#### [Exercise inputs]
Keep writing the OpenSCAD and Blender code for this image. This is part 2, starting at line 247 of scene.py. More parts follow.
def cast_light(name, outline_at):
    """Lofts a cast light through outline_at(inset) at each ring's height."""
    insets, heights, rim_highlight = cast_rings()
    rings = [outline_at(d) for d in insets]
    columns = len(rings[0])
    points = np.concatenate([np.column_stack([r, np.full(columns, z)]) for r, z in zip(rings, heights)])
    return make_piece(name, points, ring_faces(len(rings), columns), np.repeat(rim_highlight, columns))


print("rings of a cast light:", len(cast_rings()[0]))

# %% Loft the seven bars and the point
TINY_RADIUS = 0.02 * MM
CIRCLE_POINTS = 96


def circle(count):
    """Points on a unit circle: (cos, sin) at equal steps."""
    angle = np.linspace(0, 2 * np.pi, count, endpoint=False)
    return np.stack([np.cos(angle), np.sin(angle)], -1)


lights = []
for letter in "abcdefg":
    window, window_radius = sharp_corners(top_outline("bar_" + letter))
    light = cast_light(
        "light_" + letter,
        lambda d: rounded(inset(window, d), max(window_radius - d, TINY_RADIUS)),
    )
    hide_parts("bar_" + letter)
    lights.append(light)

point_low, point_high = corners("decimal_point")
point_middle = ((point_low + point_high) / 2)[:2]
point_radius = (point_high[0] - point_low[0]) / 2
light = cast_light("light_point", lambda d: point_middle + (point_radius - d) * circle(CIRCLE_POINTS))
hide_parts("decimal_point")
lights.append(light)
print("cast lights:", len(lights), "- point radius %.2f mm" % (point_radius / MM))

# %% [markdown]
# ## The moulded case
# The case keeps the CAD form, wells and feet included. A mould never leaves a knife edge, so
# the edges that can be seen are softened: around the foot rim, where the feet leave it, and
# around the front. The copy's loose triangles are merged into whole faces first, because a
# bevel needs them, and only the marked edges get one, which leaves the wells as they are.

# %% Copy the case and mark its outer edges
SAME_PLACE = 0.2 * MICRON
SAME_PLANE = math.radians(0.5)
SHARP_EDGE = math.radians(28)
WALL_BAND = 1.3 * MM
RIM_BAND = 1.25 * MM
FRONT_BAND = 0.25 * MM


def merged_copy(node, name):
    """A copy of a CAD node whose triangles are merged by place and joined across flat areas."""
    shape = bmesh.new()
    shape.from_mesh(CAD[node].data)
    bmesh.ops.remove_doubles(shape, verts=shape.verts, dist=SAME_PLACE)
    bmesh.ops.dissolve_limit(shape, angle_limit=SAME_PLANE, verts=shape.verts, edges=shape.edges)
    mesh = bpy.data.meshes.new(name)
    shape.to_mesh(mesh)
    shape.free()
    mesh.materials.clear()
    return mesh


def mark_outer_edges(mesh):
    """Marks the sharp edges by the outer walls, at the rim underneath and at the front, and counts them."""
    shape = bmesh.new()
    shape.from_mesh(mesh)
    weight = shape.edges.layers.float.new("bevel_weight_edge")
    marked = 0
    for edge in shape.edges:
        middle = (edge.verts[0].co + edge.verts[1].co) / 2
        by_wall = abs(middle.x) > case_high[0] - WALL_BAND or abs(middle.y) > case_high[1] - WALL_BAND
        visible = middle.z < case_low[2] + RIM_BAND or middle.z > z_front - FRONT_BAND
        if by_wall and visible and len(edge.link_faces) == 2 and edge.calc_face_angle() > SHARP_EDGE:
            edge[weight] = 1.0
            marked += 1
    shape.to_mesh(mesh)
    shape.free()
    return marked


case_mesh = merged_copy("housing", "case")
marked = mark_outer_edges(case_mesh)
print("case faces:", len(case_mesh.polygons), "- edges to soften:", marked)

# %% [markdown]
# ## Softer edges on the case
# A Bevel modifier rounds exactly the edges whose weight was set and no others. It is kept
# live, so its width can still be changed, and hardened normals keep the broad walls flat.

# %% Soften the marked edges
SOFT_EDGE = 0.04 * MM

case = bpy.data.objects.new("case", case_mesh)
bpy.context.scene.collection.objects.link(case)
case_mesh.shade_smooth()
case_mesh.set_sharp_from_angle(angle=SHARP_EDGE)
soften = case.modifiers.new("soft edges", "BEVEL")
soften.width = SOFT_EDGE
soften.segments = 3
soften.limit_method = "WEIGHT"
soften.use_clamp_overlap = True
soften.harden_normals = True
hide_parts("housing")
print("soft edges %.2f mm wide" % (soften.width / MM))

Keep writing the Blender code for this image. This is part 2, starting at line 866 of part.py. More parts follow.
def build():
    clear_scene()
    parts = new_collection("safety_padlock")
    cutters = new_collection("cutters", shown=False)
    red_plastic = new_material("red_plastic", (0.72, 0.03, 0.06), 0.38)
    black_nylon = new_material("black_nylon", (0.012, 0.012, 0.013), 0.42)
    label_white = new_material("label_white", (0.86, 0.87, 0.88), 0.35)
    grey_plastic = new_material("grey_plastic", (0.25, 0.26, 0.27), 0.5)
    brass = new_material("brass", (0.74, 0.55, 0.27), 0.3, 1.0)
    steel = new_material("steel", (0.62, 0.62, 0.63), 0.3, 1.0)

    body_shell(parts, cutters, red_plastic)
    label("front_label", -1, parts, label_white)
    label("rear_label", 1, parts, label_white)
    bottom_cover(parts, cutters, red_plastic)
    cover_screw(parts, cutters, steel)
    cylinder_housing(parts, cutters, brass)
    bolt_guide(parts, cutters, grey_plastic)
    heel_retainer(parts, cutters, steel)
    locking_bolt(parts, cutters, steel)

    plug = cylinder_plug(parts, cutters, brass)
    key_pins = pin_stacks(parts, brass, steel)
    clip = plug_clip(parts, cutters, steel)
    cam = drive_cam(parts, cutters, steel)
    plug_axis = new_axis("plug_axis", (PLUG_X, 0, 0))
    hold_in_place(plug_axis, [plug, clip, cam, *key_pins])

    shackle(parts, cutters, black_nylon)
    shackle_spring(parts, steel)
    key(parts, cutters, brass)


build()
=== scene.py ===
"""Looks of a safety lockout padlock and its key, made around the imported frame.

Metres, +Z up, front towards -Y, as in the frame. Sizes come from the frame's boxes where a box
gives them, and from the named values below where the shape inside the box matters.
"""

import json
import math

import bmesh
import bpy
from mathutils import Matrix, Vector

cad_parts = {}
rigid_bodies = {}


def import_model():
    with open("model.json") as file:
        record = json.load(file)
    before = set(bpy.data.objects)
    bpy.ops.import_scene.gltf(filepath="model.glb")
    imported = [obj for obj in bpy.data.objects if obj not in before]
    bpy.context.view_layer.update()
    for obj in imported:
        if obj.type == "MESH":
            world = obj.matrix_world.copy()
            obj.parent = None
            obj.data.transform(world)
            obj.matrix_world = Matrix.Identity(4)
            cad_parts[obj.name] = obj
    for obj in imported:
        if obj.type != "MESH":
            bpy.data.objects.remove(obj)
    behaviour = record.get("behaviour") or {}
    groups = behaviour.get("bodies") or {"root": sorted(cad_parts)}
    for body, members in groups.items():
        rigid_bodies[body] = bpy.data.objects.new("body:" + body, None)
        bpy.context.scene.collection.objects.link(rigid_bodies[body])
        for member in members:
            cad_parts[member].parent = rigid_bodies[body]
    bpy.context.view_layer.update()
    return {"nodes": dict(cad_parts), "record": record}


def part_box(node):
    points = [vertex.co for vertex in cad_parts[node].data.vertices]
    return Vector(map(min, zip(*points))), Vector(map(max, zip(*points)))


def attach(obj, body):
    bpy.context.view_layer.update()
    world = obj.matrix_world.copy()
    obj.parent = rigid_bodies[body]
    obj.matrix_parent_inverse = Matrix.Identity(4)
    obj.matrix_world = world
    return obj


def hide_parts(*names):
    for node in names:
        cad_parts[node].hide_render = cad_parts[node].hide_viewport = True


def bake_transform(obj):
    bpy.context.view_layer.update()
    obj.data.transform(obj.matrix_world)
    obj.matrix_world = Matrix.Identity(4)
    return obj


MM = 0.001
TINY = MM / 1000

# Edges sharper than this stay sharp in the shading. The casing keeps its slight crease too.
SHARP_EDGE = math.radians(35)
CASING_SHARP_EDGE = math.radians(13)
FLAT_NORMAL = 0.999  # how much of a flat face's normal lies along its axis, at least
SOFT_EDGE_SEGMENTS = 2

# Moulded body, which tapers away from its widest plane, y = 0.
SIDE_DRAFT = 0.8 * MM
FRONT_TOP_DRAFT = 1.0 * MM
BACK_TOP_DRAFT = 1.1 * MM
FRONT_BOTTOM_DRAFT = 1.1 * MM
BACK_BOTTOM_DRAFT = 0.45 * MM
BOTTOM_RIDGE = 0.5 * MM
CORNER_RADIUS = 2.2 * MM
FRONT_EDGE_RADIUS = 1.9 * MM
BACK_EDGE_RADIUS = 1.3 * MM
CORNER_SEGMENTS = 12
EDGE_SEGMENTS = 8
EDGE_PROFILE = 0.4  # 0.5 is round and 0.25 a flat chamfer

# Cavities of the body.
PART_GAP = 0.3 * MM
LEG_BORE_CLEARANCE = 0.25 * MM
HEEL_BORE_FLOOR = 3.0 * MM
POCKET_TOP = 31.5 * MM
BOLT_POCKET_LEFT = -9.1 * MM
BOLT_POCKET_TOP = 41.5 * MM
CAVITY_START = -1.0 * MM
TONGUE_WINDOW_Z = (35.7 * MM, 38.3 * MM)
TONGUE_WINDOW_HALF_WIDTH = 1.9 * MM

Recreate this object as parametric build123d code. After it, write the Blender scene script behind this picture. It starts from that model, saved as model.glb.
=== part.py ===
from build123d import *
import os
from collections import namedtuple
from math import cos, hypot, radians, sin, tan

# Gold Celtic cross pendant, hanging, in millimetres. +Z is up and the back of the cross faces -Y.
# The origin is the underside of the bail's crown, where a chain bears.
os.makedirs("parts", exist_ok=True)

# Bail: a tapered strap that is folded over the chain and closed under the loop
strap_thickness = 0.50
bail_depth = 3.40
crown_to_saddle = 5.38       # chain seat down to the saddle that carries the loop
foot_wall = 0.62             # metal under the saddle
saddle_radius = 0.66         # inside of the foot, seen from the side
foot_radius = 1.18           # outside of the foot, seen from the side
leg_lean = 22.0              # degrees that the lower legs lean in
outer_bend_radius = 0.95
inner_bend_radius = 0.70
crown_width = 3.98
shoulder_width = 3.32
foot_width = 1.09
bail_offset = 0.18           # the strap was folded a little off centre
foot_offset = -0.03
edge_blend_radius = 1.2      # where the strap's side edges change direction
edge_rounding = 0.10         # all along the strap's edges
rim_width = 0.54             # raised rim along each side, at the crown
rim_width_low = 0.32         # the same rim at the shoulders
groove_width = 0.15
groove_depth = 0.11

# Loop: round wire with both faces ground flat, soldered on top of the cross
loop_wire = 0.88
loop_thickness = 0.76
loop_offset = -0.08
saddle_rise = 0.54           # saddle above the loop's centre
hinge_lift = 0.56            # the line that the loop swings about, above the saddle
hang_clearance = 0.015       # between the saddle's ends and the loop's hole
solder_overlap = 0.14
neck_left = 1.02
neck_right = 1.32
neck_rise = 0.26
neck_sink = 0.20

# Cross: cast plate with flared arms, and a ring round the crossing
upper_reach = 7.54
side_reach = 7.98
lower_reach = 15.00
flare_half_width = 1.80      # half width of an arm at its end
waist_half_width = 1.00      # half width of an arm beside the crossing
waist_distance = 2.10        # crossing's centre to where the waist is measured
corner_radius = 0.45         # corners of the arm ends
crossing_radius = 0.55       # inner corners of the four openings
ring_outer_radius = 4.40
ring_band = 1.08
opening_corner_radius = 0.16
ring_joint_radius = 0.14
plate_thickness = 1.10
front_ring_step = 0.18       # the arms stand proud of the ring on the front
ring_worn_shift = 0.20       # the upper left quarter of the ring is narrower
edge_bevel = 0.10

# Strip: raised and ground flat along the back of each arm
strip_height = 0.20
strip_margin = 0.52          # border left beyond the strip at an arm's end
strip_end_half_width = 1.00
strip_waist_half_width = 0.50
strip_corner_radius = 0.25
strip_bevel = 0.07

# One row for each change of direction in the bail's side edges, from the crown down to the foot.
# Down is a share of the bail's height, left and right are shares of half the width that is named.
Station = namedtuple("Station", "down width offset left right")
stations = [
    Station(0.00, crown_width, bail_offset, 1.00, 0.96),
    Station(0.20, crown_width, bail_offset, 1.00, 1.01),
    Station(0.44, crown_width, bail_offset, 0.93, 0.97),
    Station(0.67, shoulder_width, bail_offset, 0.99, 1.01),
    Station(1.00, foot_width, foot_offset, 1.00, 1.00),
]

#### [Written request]
Copy out exactly the lines running from the one with "shackle(parts, cutters, black_nylon)" to the one with "bpy.data.objects.remove(obj)", including both ends, and nothing more.

#### [Response to the task]
    shackle(parts, cutters, black_nylon)
    shackle_spring(parts, steel)
    key(parts, cutters, brass)


build()
=== scene.py ===
"""Looks of a safety lockout padlock and its key, made around the imported frame.

Metres, +Z up, front towards -Y, as in the frame. Sizes come from the frame's boxes where a box
gives them, and from the named values below where the shape inside the box matters.
"""

import json
import math

import bmesh
import bpy
from mathutils import Matrix, Vector

cad_parts = {}
rigid_bodies = {}


def import_model():
    with open("model.json") as file:
        record = json.load(file)
    before = set(bpy.data.objects)
    bpy.ops.import_scene.gltf(filepath="model.glb")
    imported = [obj for obj in bpy.data.objects if obj not in before]
    bpy.context.view_layer.update()
    for obj in imported:
        if obj.type == "MESH":
            world = obj.matrix_world.copy()
            obj.parent = None
            obj.data.transform(world)
            obj.matrix_world = Matrix.Identity(4)
            cad_parts[obj.name] = obj
    for obj in imported:
        if obj.type != "MESH":
            bpy.data.objects.remove(obj)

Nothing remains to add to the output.